Apart from instilling community pride in the youth and driving home the need for at least two children per family to sustain the population, Project Amchis aims to record in words, sounds and images the community's contribution, its language, mythology, deities, rituals, marital patterns, genealogy, sartorial and culinary traditions, careers, and much more of their physical, spiritual and ideological existence.

A critical part of the exercise would be recording the oral history on migration, lifestyle modifications and etymological evolution. Since Konkani doesn't have a script, there are plans to compile a Konkani thesaurus, lullabies, proverbs, spoonerism, songs, poetry and fiction using Devnagari and Roman scripts in interactive audio-visual formats. UNESCO too has evinced interest in the project.

A beginning has been made with a souvenir on the contribution of over 400 Chitrapur Saraswats in the services. Executed by Lt Gen Prakash Gokarn and released in October 2004, this souvenir is being followed up with others about the community's accomplishments in medical and paramedical areas, music and dance, and banking and finance. "We will simultaneously publish a directory as a database of people from those fields," says Kalyanpur.

Amidst mounting geriatric concerns, KSA has tied up with the Jaslok and Santacruz General Hospitals in Mumbai to provide quicker, cheaper medical services to the community elders and similar arrangements are nearing finalisation in Pune and Bangalore. A tie-up with an insurance company has enabled community members to avail of Mediclaim benefits at a concessional premium. Also in the offing is a senior citizens' recreational centre in Talmakiwadi, Mumbai's oldest Amchis ghetto. As of now, Kalyanpur sees funds as the only major hurdle. "Ours isn't a business community. Most of us are in white-collar jobs with limited surplus funds to donate."

The Chitrapur Math has played a pivotal role in binding the community together under the guidance of the present Mathadhipathi Shrimat Sadyojat Shankarashram Swamiji. "Three centuries ago, the community promised the Guru that it would run the Math," says Dr Prakash Mavinkurve, chairman of the Math's publication committee. "This is done by way of the Vantiga, a token subscription that takes care of the Math rituals and administration while instilling a sense of duty among the members." Myriad initiatives such as Vedic, Sanskrit and regular schools, youth camps, old-age homes and water projects have helped the Math connect with the people and elicit their involvement.

So how does the community view its future? To Sadhana, the future appears bright. "Although a gradual extinction may appear inevitable with falling birth rate, spectacular scientific progress has made the distant future completely unpredictable. We need to concentrate on the present and the immediate future," she avers.

"We don't see any `extinction' in terms of a loss of identity," says Dr Mavinkurve, adding that smaller, educated and liberal families living in a modern society have made cross-community, inter-caste marriages more of a rule than an exception. "However," he adds, "the educated and broad outlook of the spiritual leadership, which accepts outsiders marrying into the community, will slow down this `numeric' extinction."

Shailaja Ganguly, author and former deputy editor of Femina, is a case in point.
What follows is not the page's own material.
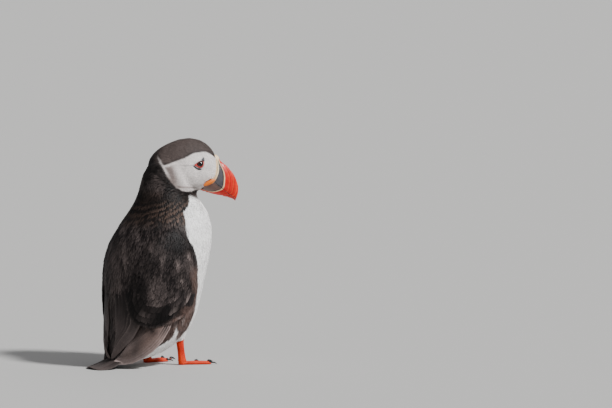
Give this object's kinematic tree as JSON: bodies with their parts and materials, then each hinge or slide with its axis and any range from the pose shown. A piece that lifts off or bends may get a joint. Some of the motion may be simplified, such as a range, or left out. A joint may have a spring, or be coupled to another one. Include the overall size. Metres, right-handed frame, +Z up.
{
  "type": "atlantic puffin",
  "caption": "Life-size standing Atlantic puffin with folded wings and webbed feet, head turned to its right over the shoulder.",
  "frame": {"origin": "on the floor under the middle of the bird's overall box", "axes": "+Z up, the body faces -Y, +X to the bird's left; the head is turned to the bird's right, towards -X"},
  "size_m": [0.102, 0.1504, 0.2199],
  "materials": {
    "black_plumage": "matte feathers",
    "white_plumage": "matte feathers",
    "face_plumage": "matte feathers",
    "bill_horn": "satin horn",
    "cere_skin": "satin skin",
    "gape_skin": "satin skin",
    "eye_glass": "polished",
    "eyelid_skin": "satin skin",
    "slate_horn": "satin horn",
    "leg_skin": "satin skin",
    "claw_horn": "satin horn"
  },
  "bodies": {
    "root": {"wing_right": "black_plumage", "primaries_right": "black_plumage", "thigh_right": "white_plumage", "shank_right": "leg_skin", "foot_right": "leg_skin", "eye_right": "eye_glass", "eye_ring_right": "eyelid_skin", "brow_horn_right": "slate_horn", "cheek_horn_right": "slate_horn", "rosette_right": "gape_skin", "claw_right_inner": "claw_horn", "claw_right_middle": "claw_horn", "claw_right_outer": "claw_horn", "wing_left": "black_plumage", "primaries_left": "black_plumage", "thigh_left": "white_plumage", "shank_left": "leg_skin", "foot_left": "leg_skin", "eye_left": "eye_glass", "eye_ring_left": "eyelid_skin", "brow_horn_left": "slate_horn", "cheek_horn_left": "slate_horn", "rosette_left": "gape_skin", "claw_left_inner": "claw_horn", "claw_left_middle": "claw_horn", "claw_left_outer": "claw_horn", "head": "face_plumage", "neck": "black_plumage", "trunk": "white_plumage", "tail": "black_plumage", "cere": "cere_skin", "bill_upper": "bill_horn", "bill_lower": "bill_horn"}
  },
  "joints": []
}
Married to a Bengali, she had lost touch with the Math until a chance meeting with the Swamiji left both her and husband Pradeep Ganguly yearning to get into the Math's fold. They actively participate in the Math's activities. "It's a very intellectual, sober and accepting community," says Ganguly, a consultant with a French oil company. He is now one of many wishing Project Amchis all the success!